EX-99.1 3 b319368_ex99.htm PRESS RELEASE Exhibit 99.1

Exhibit 99.1

ACTV, LIBERTY MEDIA AMEND AGREEMENT

NEW YORK, July 9, 2002 — ACTV, Inc. (Nasdaq: IATV) reported today that the Company and Liberty Media Corporation (NYSE: L) have signed an amended agreement for the acquisition of the outstanding shares of ACTV common stock by Liberty or one of its controlled affiliates.

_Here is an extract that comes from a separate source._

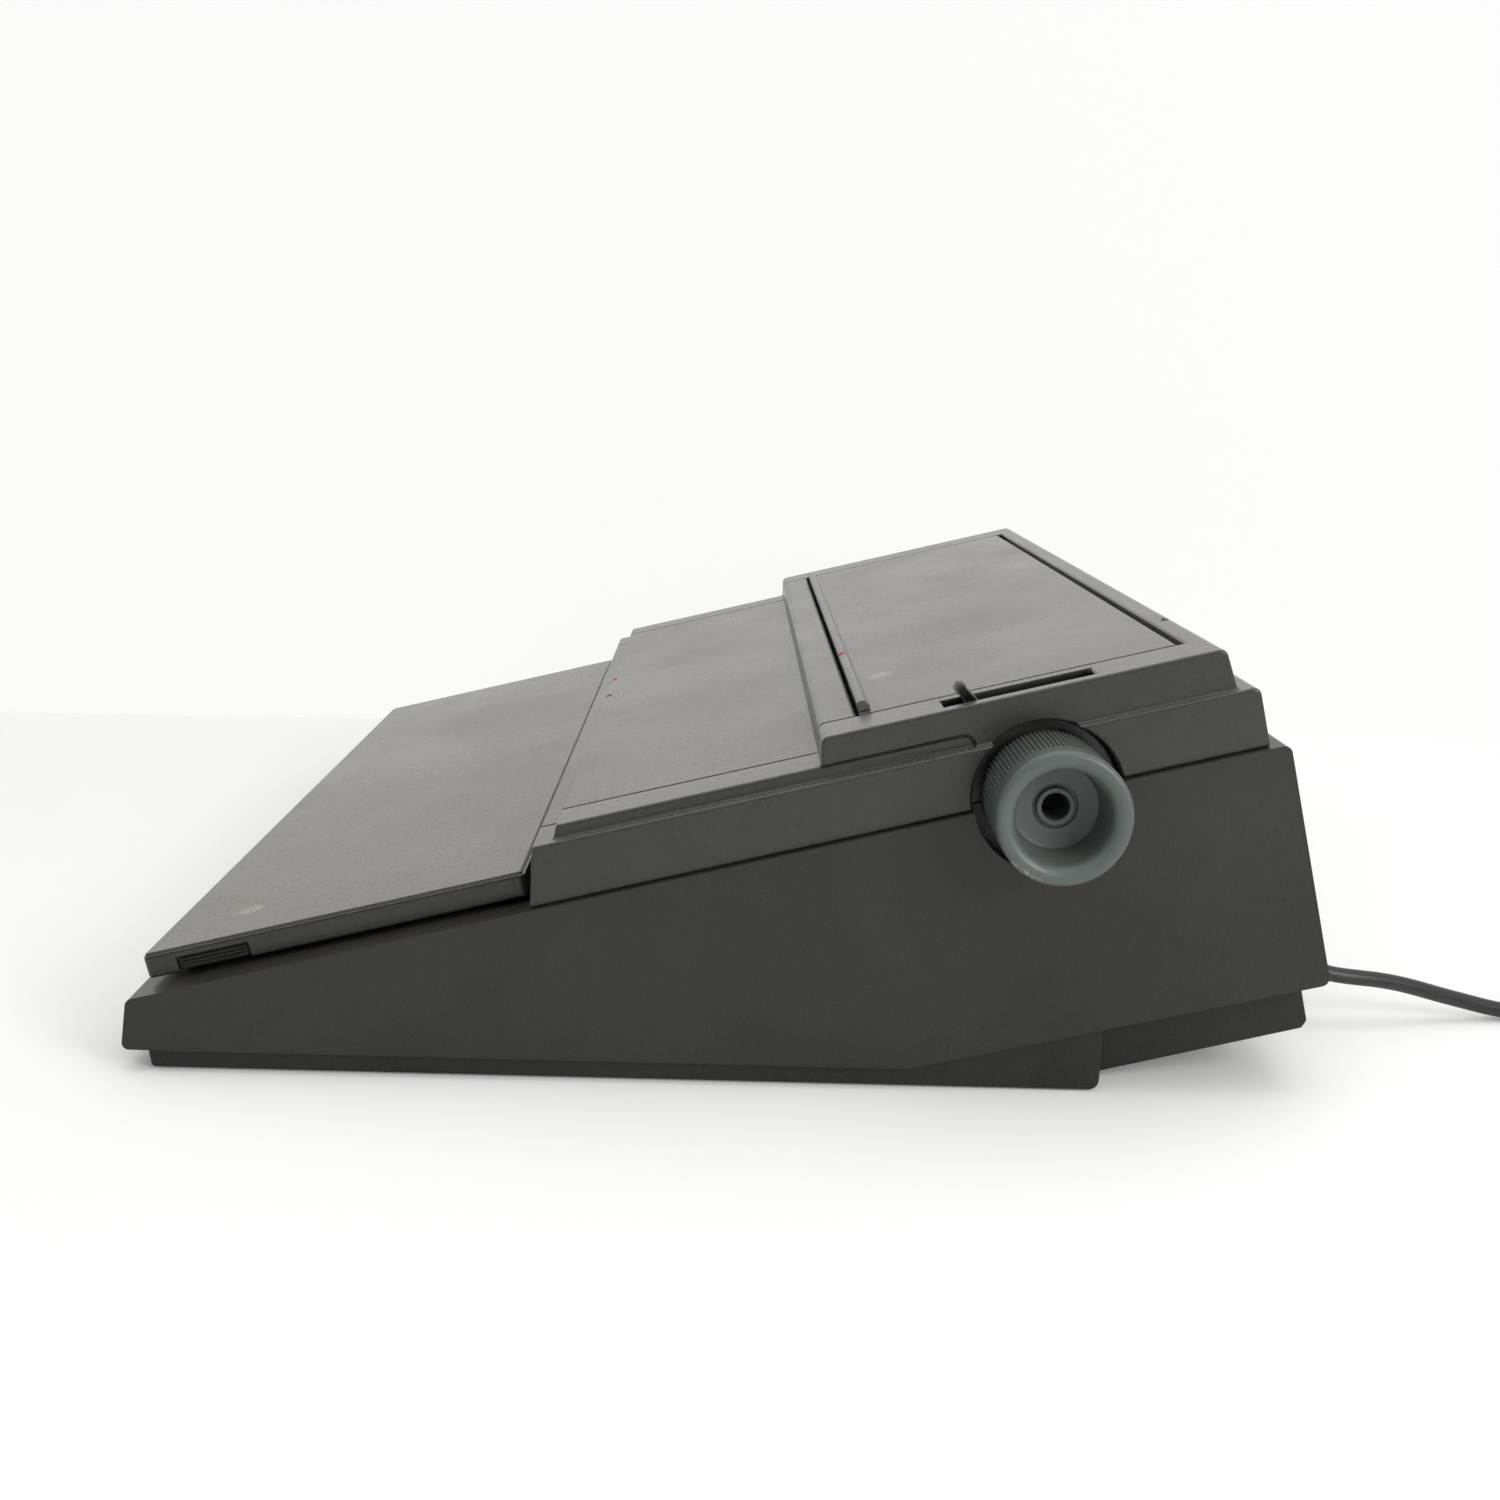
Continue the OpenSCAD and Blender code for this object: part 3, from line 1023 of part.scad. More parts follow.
// A key is its place across and its row in key pitches, and its width in key pitches
module key(k) translate([k[0]*key_pitch, row_s(k[1]), 0]) {
  w = k[2]*key_pitch - key_gap;
  d = key_pitch - key_gap;
  translate([0, 0, key_foot]) linear_extrude(2) square([w, d], center = true);
  translate([0, 0, key_foot + 2 - e]) 
    linear_extrude(key_top - key_foot - 2, scale = [1 - 4.6/w, 1 - 4.6/d], slices = 1) square([w, d], center = true);
  translate([0, 0, stem_foot]) linear_extrude(key_foot - stem_foot + e) square(stem, center = true);
}
module keys(list) sloped() for (k = list) key(k);

number_row = [for (i = [0:12]) [i - 7, 4, 1]];
upper_row = [for (i = [0:11]) [i - 5.5, 3, 1]];
home_row = [for (i = [0:10]) [i - 5.25, 2, 1]];
lower_row = [for (i = [0:9]) [i - 4.75, 1, 1]];
space_place = [-0.5, 0, 9];
return_place = [6.375, 2, 2.25];
left_shift_place = [-6.375, 1, 2.25];
right_shift_place = [6.125, 1, 2.75];
lock_place = [-6.625, 2, 1.75];
backspace_place = [6.5, 4, 2];
side_keys = [for (x = [-8.5, 8.5], row = [0:4]) [x, row, 1]];
function_places = concat([[-6.75, 3, 1.5], [6.75, 3, 1.5], [-6.25, 0, 2], [5.5, 0, 2]], side_keys);
all_keys = concat(number_row, upper_row, home_row, lower_row, function_places,
  [space_place, return_place, left_shift_place, right_shift_place, lock_place, backspace_place]);

module number_row_keys() color(key_cream) keys(number_row);
module upper_row_keys() color(key_cream) keys(upper_row);
module home_row_keys() color(key_cream) keys(home_row);
module lower_row_keys() color(key_cream) keys(lower_row);
module space_bar() color(key_cream) keys([space_place]);
module return_key() color(grey) keys([return_place]);
module left_shift_key() color(grey) keys([left_shift_place]);
module right_shift_key() color(grey) keys([right_shift_place]);
module shift_lock_key() color(grey) keys([lock_place]);
module backspace_key() color(grey) keys([backspace_place]);
module function_keys() color(grey) keys(function_places);

base_pan();
main_shell();
upper_casing();
access_cover();
paper_support();
ruler_bar();
keyboard_cover();
cover_latch_left();
cover_latch_right();
rubber_feet();
case_screws();
strain_relief();
mains_lead();
mains_coil();
mains_plug();
power_switch();
power_rocker();
transformer();
main_board();
platen_roller();
platen_shaft();
platen_knob();
platen_gear();
platen_bushes();
feed_motor();
feed_pinion();
pressure_rollers();
pressure_carrier();
paper_chute();
paper_bail();
bail_rollers();
release_lever();
side_frame_left();
side_frame_right();
guide_rods();
carriage_frame();
daisy_wheel();
wheel_motor();
print_hammer();
hammer_coil();
ribbon_cassette();
correction_spool_left();
correction_spool_right();
carriage_motor();
motor_pulley();
idler_pulley();
drive_belt();
keyboard_plate();
keyboard_board();
number_row_keys();
upper_row_keys();
home_row_keys();
lower_row_keys();
space_bar();
return_key();
left_shift_key();
right_shift_key();
shift_lock_key();
backspace_key();
function_keys();
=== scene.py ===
# %% [markdown]
# # A portable electronic typewriter
#
# The CAD model gives every solid its size and place. This lesson dresses it: it takes the CAD
# solids as a fixed frame, softens their moulded edges, builds the pieces that need finer shapes,
# and gives each surface the finish that it has on the real machine.

# %% Load the frame
import json
import math

import bmesh
import bpy
import numpy as np
from mathutils import Matrix, Vector


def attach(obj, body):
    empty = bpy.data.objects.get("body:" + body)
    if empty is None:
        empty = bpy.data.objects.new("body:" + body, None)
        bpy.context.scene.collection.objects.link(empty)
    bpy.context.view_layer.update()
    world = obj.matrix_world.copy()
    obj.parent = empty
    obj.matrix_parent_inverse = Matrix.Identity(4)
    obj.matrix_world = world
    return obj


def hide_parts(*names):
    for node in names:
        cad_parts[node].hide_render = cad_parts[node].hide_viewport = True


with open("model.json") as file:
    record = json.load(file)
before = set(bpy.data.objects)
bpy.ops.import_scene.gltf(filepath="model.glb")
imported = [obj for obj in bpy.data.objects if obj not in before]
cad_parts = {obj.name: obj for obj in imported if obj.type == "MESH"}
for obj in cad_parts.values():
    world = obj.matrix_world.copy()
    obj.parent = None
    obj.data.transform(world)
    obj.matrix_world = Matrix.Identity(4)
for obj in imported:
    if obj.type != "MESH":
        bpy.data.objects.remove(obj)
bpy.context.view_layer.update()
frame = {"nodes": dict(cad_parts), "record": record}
nodes = frame["nodes"]
bodies = frame["record"]["behaviour"]["bodies"]
body_of_node = {node: body for body, group in bodies.items() for node in group}
print("CAD nodes:", len(nodes))

# %% [markdown]
# The camera stands beside the machine: half a metre from its right side, a little above the
# covers, and it looks down by twelve degrees. Its axes were solved from the straight edges of the
# casing, so they are written out as numbers.

# %% Camera
CAMERA_PLACE = (0.7070, 0.0, 0.2089)
CAMERA_RIGHT = (0.00941, 0.99949, 0.03038)
CAMERA_DOWN = (0.20844, 0.02776, -0.97764)
CAMERA_FORWARD = (-0.97798, 0.01553, -0.20808)
LENS_MM = 42.31
SENSOR_MM = 36.0
CLIP_START_M = 0.01


def new_object(name, data):
    """An object that holds data, linked into the scene."""
    thing = bpy.data.objects.new(name, data)
    bpy.context.scene.collection.objects.link(thing)
    return thing


camera_data = bpy.data.cameras.new("camera")
camera_data.sensor_width = SENSOR_MM
camera_data.lens = LENS_MM
camera_data.clip_start = CLIP_START_M
camera = new_object("camera", camera_data)
rough_axes = np.array([CAMERA_RIGHT, np.negative(CAMERA_DOWN), np.negative(CAMERA_FORWARD)]).T
axes, _ = np.linalg.qr(rough_axes)
axes *= np.sign(np.diag(axes.T @ rough_axes))
camera.matrix_world = Matrix.Translation(CAMERA_PLACE) @ Matrix(axes.tolist()).to_4x4()
bpy.context.scene.camera = camera
print("camera at", CAMERA_PLACE)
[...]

The amended agreement extends the exclusive period during which the parties will negotiate definitive agreements to August 15, 2002. The consideration to be paid to acquire the ACTV shares will be $1.65 per share and will be payable in cash, publicly traded common stock of the acquiror or a combination thereof. The agreed valuation compares to an initially proposed price of $2.00 per share and is reflective of changing conditions in both the digital media industry and the broader market since the companies signed their initial letter agreement. In addition to completion of a definitive agreement, a transaction would require ACTV shareholder and regulatory approval.

ABOUT ACTV, INC.
ACTV, Inc. (Nasdaq: IATV) is a digital media company providing proprietary technologies, tools, and technical and creative services for interactive TV advertising, personalized programming applications and enhanced media. For more information, visit http://www.actv.com.

ACTV, Inc.
Christopher Cline
Senior Vice President & CFO
ACTV, Inc.
212-497-7000
ir@actv.com

This news release contains forward-looking statements as defined by the Private Securities Litigation Reform Act of 1995. Forward-looking statements include statements concerning plans, objectives, goals, strategies, future events or performance, and underlying assumptions and other statements which are other than statements of historical facts. These statements are subject to uncertainties and risks including, but not limited to, product and service demand and acceptance, changes in technology, economic conditions, the impact of competition and pricing, government regulation, and other risks defined in this document and in statements filed from time to time with the Securities and Exchange Commission. All such forward-looking statements, whether written or oral, and whether made by or on behalf of the companies, are expressly qualified by the cautionary statements and any other cautionary statements which may accompany the forward-looking statements. In addition, the companies disclaim any obligation to update any forward-looking statements to reflect events or circumstances after the date hereof.